Ainda que transpareça preocupação dos deputados pelo que ocorre em nosso ensino público, as emendas destinadas a correções da estrutura física das escolas ou para outros atendimentos passam longe dos problemas mais graves que nelas ocorrem. Citamos por exemplo, a reprovação escolar no Ensino Fundamental, que chegou a 12%, gerando um custo aproximado de 140 milhões de Reais, em 2016.
É certo que nenhuma ou nenhum “emendeiro” tenha ido às escolas, mesmo àquelas agraciadas com o produto de seu gesto de bondade e espírito público, tratar de tema tão caro e recorrente ao ensino público em particular, que tem causado, e não é de agora, enormes danos à sociedade em geral.
Por fim, a emenda parlamentar como instrumento político gera enorme prejuízo à atuação do parlamento. Em maior ou menor grau, é uma estratégia que causa certa dependência de um poder ao outro; ou cumplicidade, o que é mais correto dizer.
Assim, numa relação de cumplicidade como essa, fica visível a quem quer perceber, a nulidade que são nossos parlamentos.

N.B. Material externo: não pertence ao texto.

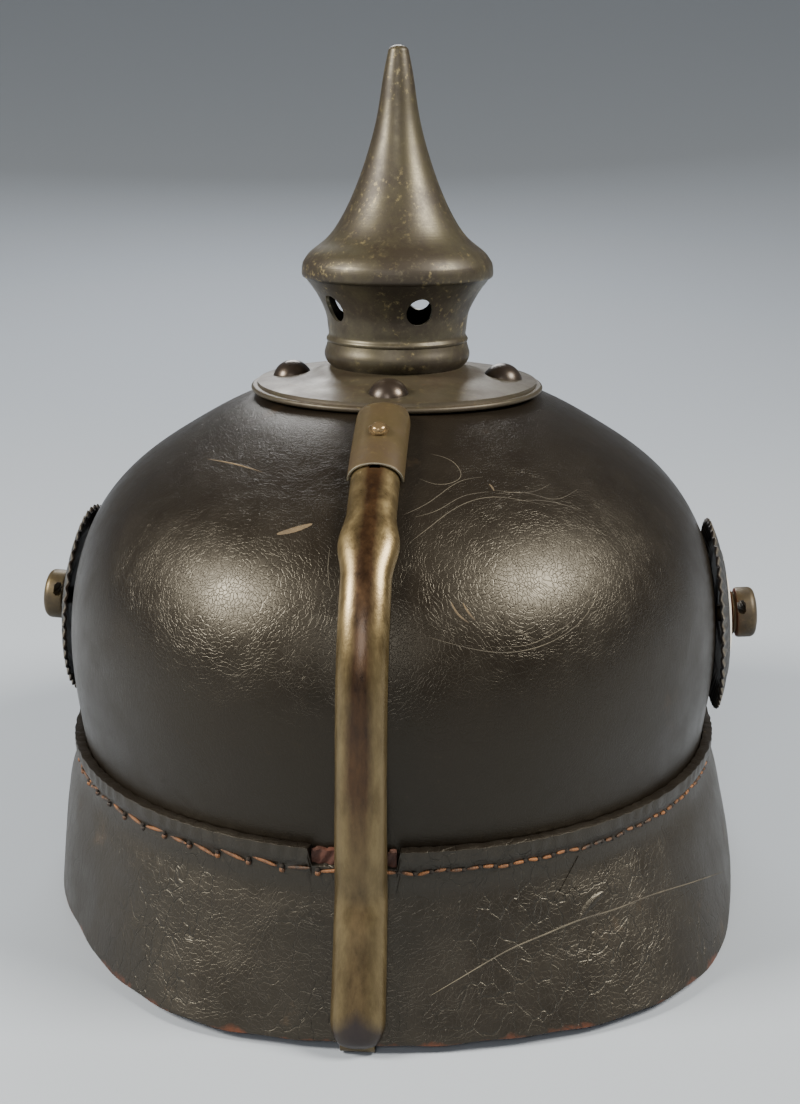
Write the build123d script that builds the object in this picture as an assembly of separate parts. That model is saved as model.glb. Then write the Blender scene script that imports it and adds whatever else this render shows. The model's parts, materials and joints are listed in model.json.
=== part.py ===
from build123d import *
import math
import os

# Field-service spiked helmet of boiled leather. Millimetres, +Z up, the wearer faces -Y, and the helmet
# stands on the edges of its two visors at Z = 0. The spike's axis is upright at X = 0, Y = 0 while the
# pieces are made, and the last step moves them all so that the origin lies under the middle of the box.

# Running and seating clearances
FIT_GAP = 0.3
SEAT_GAP = 0.2
RIVET_GAP = 0.05
OVERRUN = 5.0

# Leather shell
SHELL_WIDTH = 186.0
SHELL_LENGTH = 214.0
SHELL_WALL = 2.8
BELT_HEIGHT = 68.0
CROWN_RISE = 71.3
SHELL_EDGE_HEIGHT = 34.0
CROWN_OPENING_RADIUS = 14.0
# Points of the shell's outline: share of the half width, share of the rise above the belt
CROWN_OUTLINE_SHARES = [(0.441, 0.953), (0.645, 0.819), (0.806, 0.672), (0.903, 0.526), (0.973, 0.312),
                        (1.0, 0.0)]
DOME_RINGS = 16
# Below the belt: share of the half width, share of the drop from the belt to the shell's edge
TUCK_OUTLINE_SHARES = [(0.985, 0.5), (0.968, 1.0)]
BADGE_HOLE_SPACING = 88.0
BADGE_HOLE_RADIUS = 2.2
BADGE_HOLE_HEIGHT = 78.0

# Neck guard and front visor, both stitched round the shell's edge
VISOR_WALL = 2.6
SEAM_HEIGHT = 42.0
FLANGE_HEIGHT = 5.0
SEAM_DROP_AT_EAR = 5.0
GUARD_EDGE_HALF_WIDTH = 99.0
GUARD_REAR_REACH = 117.0
GUARD_EAR_REACH = 6.0
GUARD_FLANGE_NOTCH = 19.0
VISOR_EDGE_HALF_WIDTH = 99.0
VISOR_FRONT_REACH = 135.0
VISOR_EAR_START = 14.0
# Flare below the seam: share of the drop, share of the flare at the ears, share of the flare fore and aft
FLARE_SHARES = [(0.15, 0.28, 0.12), (0.38, 0.62, 0.34), (0.66, 0.86, 0.64), (1.0, 1.0, 1.0)]
# Side view of the guard's lower edge: share of its length from the ear, share of the drop from the seam
GUARD_EDGE_SHARES = [(0.0, 0.30), (0.10, 0.66), (0.30, 0.93), (0.52, 1.0)]
VISOR_EDGE_SHARES = [(0.0, 0.28), (0.15, 0.52), (0.45, 0.80), (0.75, 0.95), (1.08, 1.0)]
TRIM_WALL = 0.8
TRIM_DEPTH = 3.6
TRIM_EAR_SHORTFALL = 9.0
SKIN_STEPS = 12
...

Na falta do exercício profícuo de suas funções, a maioria de seus integrantes corre sempre para onde está o dinheiro, para quem tem poder de liberar, de comprar ou, como aconteceu no golpe, de corromper.
Como cabe somente ao Poder Executivo arrecadar e administrar todos os recursos públicos, ainda que suas destinações sejam tipificadas em lei, de maneira geral criada pelo Poder Legislativo, não fica difícil serem observadas as relações que se criam e se nutrem entre esses dois poderes. Significativas são elas, de tal maneira, que conseguir maioria no parlamento torna-se “prioritário” para qualquer governo. O que não é questionado, mas ao contrário, fica envolto nas brumas do aparelhamento do Estado, que são os custos e as maneiras como ela, a maioria, é, geralmente, conseguida.
Sabe-se, porém, que a maioria dos parlamentares que se alia ao governo, não o faz em torno de projetos ou de programas, muito menos por afinidade ideológica, mas só, e somente só, pela obtenção de cargos e funções na máquina pública, ou motivados pelo dinheiro, inclusive, em forma de emendas.
Daí, infelizmente, parte considerável de nossos legisladores, atuem eles na esfera federal, estadual ou municipal, deixa fácil de serem identificadas, suas verdadeiras e profundas motivações para o exercício parlamentar.
Assim, para quem quiser e para quem tem interesse em descobrir com precisão o que fazem muitos dos nossos representantes, basta “seguir o dinheiro”. Seguindo as emendas se pode descobrir as negociatas, os desvios de recursos e as propinas, ou ainda se pode desvendar a verdadeira situação da distribuição de cargos e funções, que também tem a ver com dinheiro, além de ser poder.